Tiberio Alfarano’s plan of Old St. Peters (1595). The “Pietà” was originally in the upper rotunda, dedicated to Saint Petronilla, attached to the left-hand transept, labeled “d” in the plan, probably in the chapel labeled “158” at the top. A prominent place for a statue, this would be hard for Michelangelo to work on secretly without guards noticing. (image via Wikimedia Commons)

Artists had been signing their works well before Michelangelo chiseled his name onto the Virgin’s sash. Far more significant in terms of his self-confidence is that he ordered more Carrara marble before receiving more commissions. Michelangelo rarely made art for his own pleasure (though late in his life he did enjoy making presentation drawings for his friends); like most of his contemporaries, he worked within the context of a patron-client relationship. However, his strong personality and assertiveness did much to establish an independent identity; eventually he was in a position to pick and choose commissions. Michelangelo served as a stellar example for future artists who sought status and economic independence. 

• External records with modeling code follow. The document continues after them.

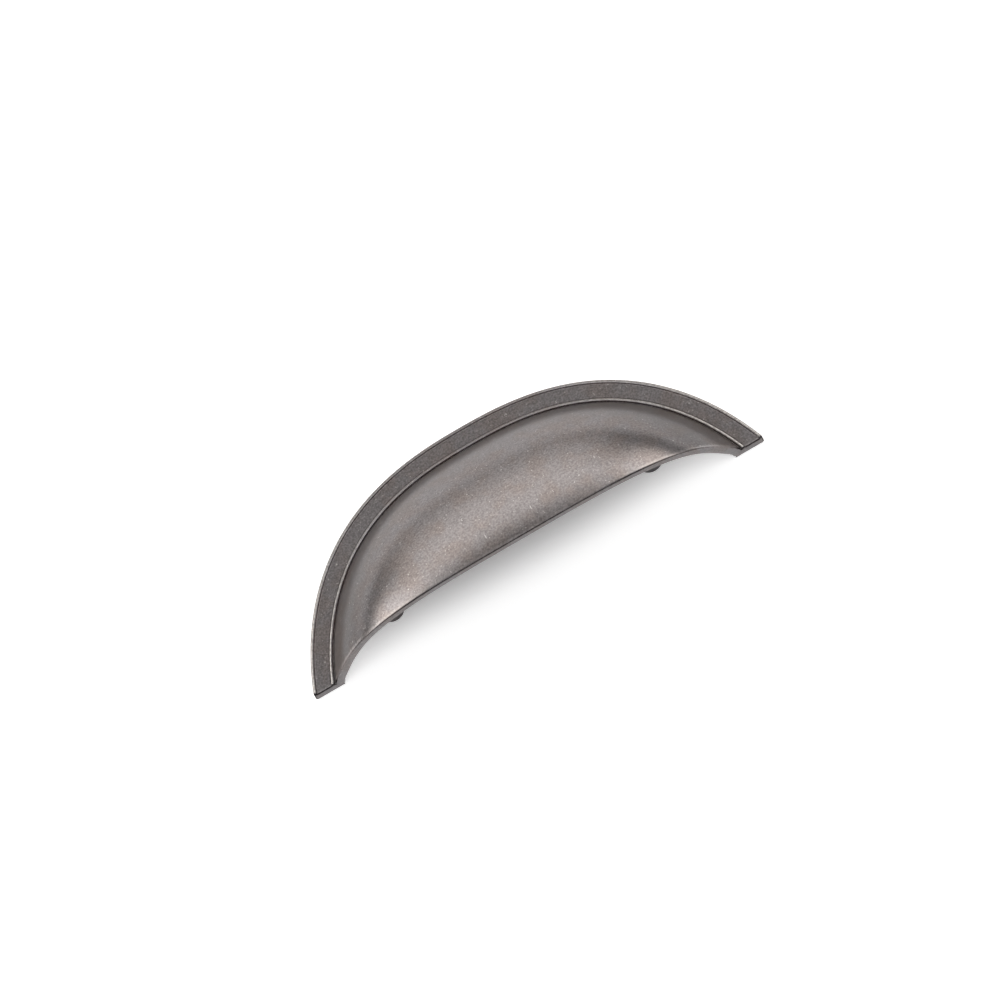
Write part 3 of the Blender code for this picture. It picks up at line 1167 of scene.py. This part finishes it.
def add_surroundings(context):
    """The sum of the soft lights: three panels behind the pull, a strip above its mouth and a dim room.

    A little more light comes from ahead of the mouth.
    """
    world = bpy.data.worlds.new("studio")
    context.scene.world = world
    world.use_nodes = True
    tree = world.node_tree
    toward = add_node(tree, "ShaderNodeTexCoord").outputs["Generated"]
    axes = add_node(tree, "ShaderNodeSeparateXYZ", Vector=toward).outputs
    azimuth = maths(tree, "ARCTAN2", axes["X"], axes["Y"])
    elevation = maths(tree, "ARCSINE", axes["Z"])
    panels = 0.0
    for panel in PANELS:
        panels = maths(tree, "ADD", panel_light(tree, azimuth, elevation, panel), panels)
    ahead = stretched(tree, axes["Y"], FRONT_START, FRONT_FULL, 0.0, FRONT_LEVEL)
    total = room_light(tree, axes["Z"])
    for tint, level in ((PANEL_TINT, panels), (WHITE, strip_light(tree, axes)), (WHITE, ahead)):
        tinted = scaled(tree, tint, level)
        total = add_node(
            tree, "ShaderNodeVectorMath", {"operation": "ADD"}, _0=total, _1=tinted).outputs[0]
    tree.links.new(total, tree.nodes["Background"].inputs["Color"])


# How far behind the middle of the back plane the camera aims, and its clipping over its distance
AIM_BEHIND = 0.3 * MM
CLIP_NEAR = 0.1
CLIP_FAR = 40


def add_camera(studio, context):
    """A long lens above the mouth, looking at the middle of the back plane, with the picture rolled."""
    data = bpy.data.cameras.new("camera")
    data.lens = studio.lens
    distance = studio.view_width * studio.lens / data.sensor_width
    data.clip_start = distance * CLIP_NEAR
    data.clip_end = distance * CLIP_FAR
    camera = bpy.data.objects.new("camera", data)
    context.scene.collection.objects.link(camera)
    back = Vector((0, -math.cos(studio.elevation), math.sin(studio.elevation)))
    right = Vector((1, 0, 0))
    upward = back.cross(right)
    rolled = right * math.cos(studio.roll) - upward * math.sin(studio.roll)
    aim = Vector((0, AIM_BEHIND, 0))
    turned = Matrix((rolled, back.cross(rolled), back)).transposed().to_4x4()
    camera.matrix_world = Matrix.Translation(aim + back * distance) @ turned
    context.scene.camera = camera


class CUP_PULL_OT_stage(bpy.types.Operator):
    """Set the floor, the light and the camera"""

    bl_idname = "cup_pull.stage"
    bl_label = "Studio"

    def execute(self, context):
        """Add the camera, the floor and the light."""
        studio = context.scene.pull_studio
        add_camera(studio, context)
        add_floor(studio, context)
        add_surroundings(context)
        context.scene.view_settings.view_transform = "Standard"
        return {"FINISHED"}


OPERATORS = (CUP_PULL_OT_stage, CUP_PULL_OT_casting, CUP_PULL_OT_posts)


class CUP_PULL_PT_sidebar(bpy.types.Panel):
    """Lists what can be built"""

    bl_idname = "CUP_PULL_PT_sidebar"
    bl_label = "Cup pull"
    bl_space_type = "VIEW_3D"
    bl_region_type = "UI"
    bl_category = "Cup pull"

    def draw(self, context):
        """A button for each operator and a box for each group of sizes."""
        for operator in OPERATORS:
            self.layout.operator(operator.bl_idname)
        for name in GROUPS:
            group = getattr(context.scene, name)
            box = self.layout.box()
            for key in group.bl_rna.properties.keys():
                if key not in {"rna_type", "name"}:
                    box.prop(group, key)


def register():
    """Registers the groups of sizes, the operators and the sidebar."""
    for name, group in GROUPS.items():
        bpy.utils.register_class(group)
        setattr(bpy.types.Scene, name, PointerProperty(type=group))
    for operator in OPERATORS:
        bpy.utils.register_class(operator)
    bpy.utils.register_class(CUP_PULL_PT_sidebar)


def unregister():
    """Takes away what register adds, in reverse."""
    bpy.utils.unregister_class(CUP_PULL_PT_sidebar)
    for operator in reversed(OPERATORS):
        bpy.utils.unregister_class(operator)
    for name, group in reversed(GROUPS.items()):
        delattr(bpy.types.Scene, name)
        bpy.utils.unregister_class(group)


def main():
    """Builds the stage and both pieces through their operators."""
    register()
    bpy.ops.cup_pull.stage()
    bpy.ops.cup_pull.casting()
    bpy.ops.cup_pull.posts()


if __name__ == "__main__":
    main()
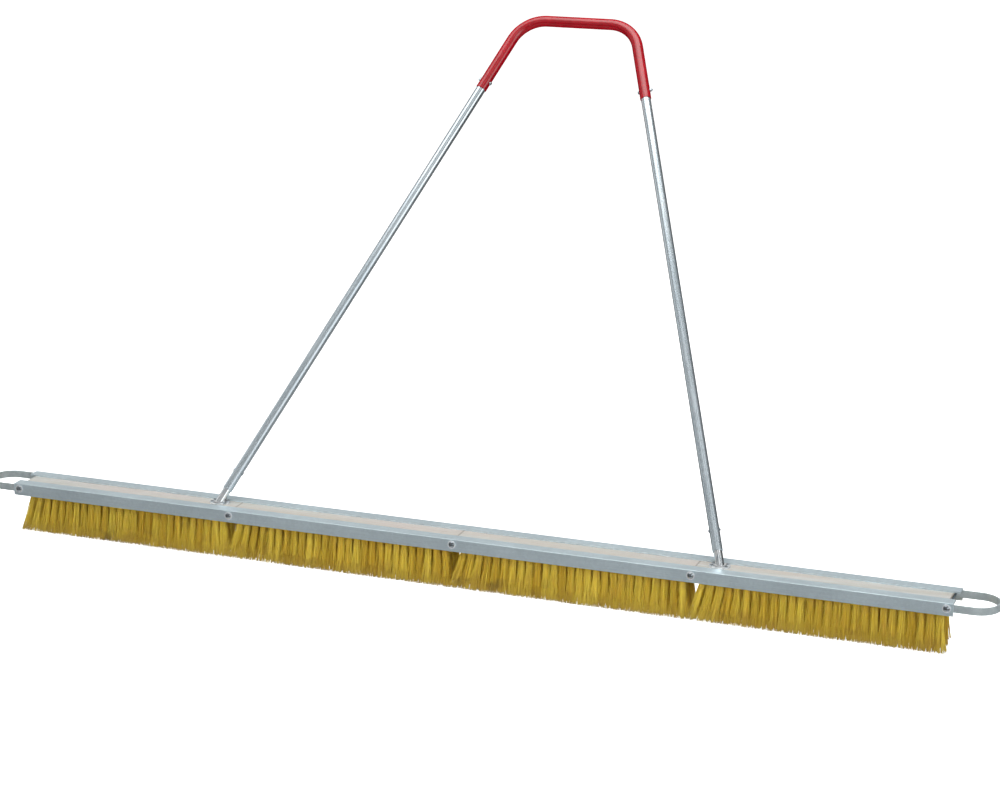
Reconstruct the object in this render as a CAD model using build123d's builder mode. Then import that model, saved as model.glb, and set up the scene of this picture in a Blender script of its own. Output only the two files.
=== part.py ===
"""Drag broom: four bristled wood blocks in a line, clamped between two metal angles by five
through-bolts, with a tow loop at each end and a leaning A-shaped tube handle.

Frame: millimetres, +X along the broom, +Y towards the side the handle leans to, +Z up.
The origin is on the ground plane, under the middle of the head.
"""

import os
from math import cos, radians, sin

from build123d import *

# Head: four block lengths between five equally spaced bolts
BAY = 533.4
BAYS = 4
HEAD_LENGTH = 2160
HEAD_DEPTH = 100
HEAD_HEIGHT = 110

# Metal angles along the front and the back
ANGLE_LEG = 27
ANGLE_FLANGE = 28
ANGLE_WALL = 3.2
ANGLE_EDGE_RADIUS = 1.2

# Wood blocks
BLOCK_THICKNESS = 22
BLOCK_TOP = HEAD_HEIGHT - ANGLE_WALL
BLOCK_BOTTOM = BLOCK_TOP - BLOCK_THICKNESS
BLOCK_DEPTH = HEAD_DEPTH - 2 * ANGLE_WALL
BLOCK_EDGE_RADIUS = 0.8

# Bristles: rows of tufts, drawn as sheets that splay from the block to the tips
ROW_PLACES_TOP = (-32, -16, 0, 16, 32)
ROW_PLACES_TIP = (-48, -24, 0, 24, 48)
ROW_THICKNESS = 4
SEAM_INSET_TOP = 12
SEAM_INSET_TIP = 0
LEFT_INSET_TOP = 22
LEFT_INSET_TIP = -3
RIGHT_INSET_TOP = 12
RIGHT_INSET_TIP = 7

# Through-bolts, their washers and nuts
BOLT_RADIUS = 3.175
BOLT_HOLE_RADIUS = 3.4
BOLT_HEIGHT = HEAD_HEIGHT - 11.5
BOLT_HEAD_RADIUS = 7
BOLT_HEAD_HEIGHT = 4.5
BOLT_END_BEYOND_NUT = 3
WASHER_RADIUS = 9
WASHER_THICKNESS = 1.5
NUT_ACROSS_FLATS = 11.1
NUT_THICKNESS = 5.5

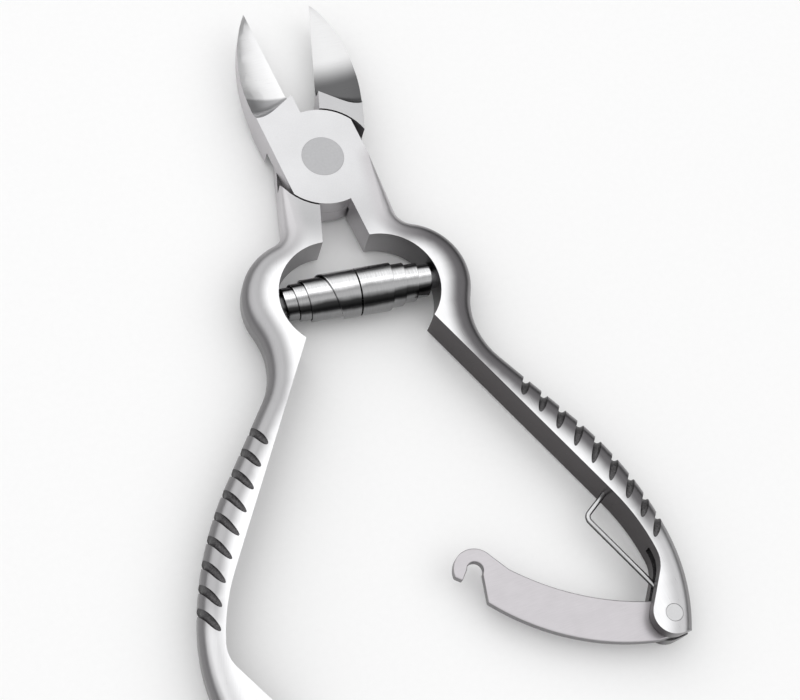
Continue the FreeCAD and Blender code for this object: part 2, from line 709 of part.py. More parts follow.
def chain(out, corners, bows):
    """Closed chain of lines and arcs, every corner and radius held by the sheet."""
    items = []
    count = len(corners)
    for index, bow in enumerate(bows):
        start = corners[index][0]
        end = corners[(index + 1) % count][0]
        if bow is None:
            items.append((out.line(start, end), 1, 2))
            continue
        centre, formula, onward = bow
        first, last = (start, end) if onward else (end, start)
        item = out.arc(centre, (first - centre).Length, direction(centre, first),
                       direction(centre, last))
        out.bend(item, (first - centre).Length, formula)
        items.append((item, 1, 2) if onward else (item, 2, 1))
    for index, (item, start, end) in enumerate(items):
        following, first, _ = items[(index + 1) % count]
        out.meet(item, end, following, first)
    for (item, start, _), (point, across, along) in zip(items, corners):
        out.place(item, start, point, across, along)
    return out.sketch


def bow_centre(start, end, radius):
    """Centre of an arc that runs anticlockwise from start to end."""
    chord = end - start
    rise = math.sqrt(radius ** 2 - (chord.Length / 2) ** 2)
    return start + chord * 0.5 + Vector(-chord.y, chord.x, 0).normalize() * rise


def latch_corner(corner, base, radius):
    """Corner on a round part of the latch, with its two formulas."""
    turn = LATCH_TURNS[corner]
    shift = "-sizes.latch_length + " if base else ""
    centre = Vector(-size("latch_length") if base else 0, 0, 0)
    across = "%ssizes.%s * cos(%s deg)" % (shift, radius, turn)
    along = "sizes.%s * sin(%s deg)" % (radius, turn)
    return centre + polar(size(radius), turn), across, along


def latch_point(corner):
    """Corner of the latch that is set by shares of its length and of its hook."""
    share, rise = LATCH_SHARES[corner]
    point = Vector(-size("latch_length") * share, size("hook_radius") * rise, 0)
    return (point, "-sizes.latch_length * %s" % share, "sizes.hook_radius * %s" % rise)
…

But the most important figure in the story is the storyteller. Giorgio Vasari was the first modern art historian, recounting the lives of artists (most, unsurprisingly, Tuscan) who pushed the boundaries of art. Vasari’s chronological anthology culminated in the “divine Michelangelo.” Describing the life, works, and deaths of his chosen artists, he presented his subjects as secular saints. In doing so, he brought into being the concept of the artist as a separate category from the jobbing artisan: the artist was touched by genius, and deserved the tribute of a biography. After 1568, when the second, more complete edition of his Lives was published, to huge and enduring success, it no longer really mattered whether Michelangelo had been busy signing his name at night in St. Peter’s. His identity, and the identity of the artist as a special category, had already been crystallized.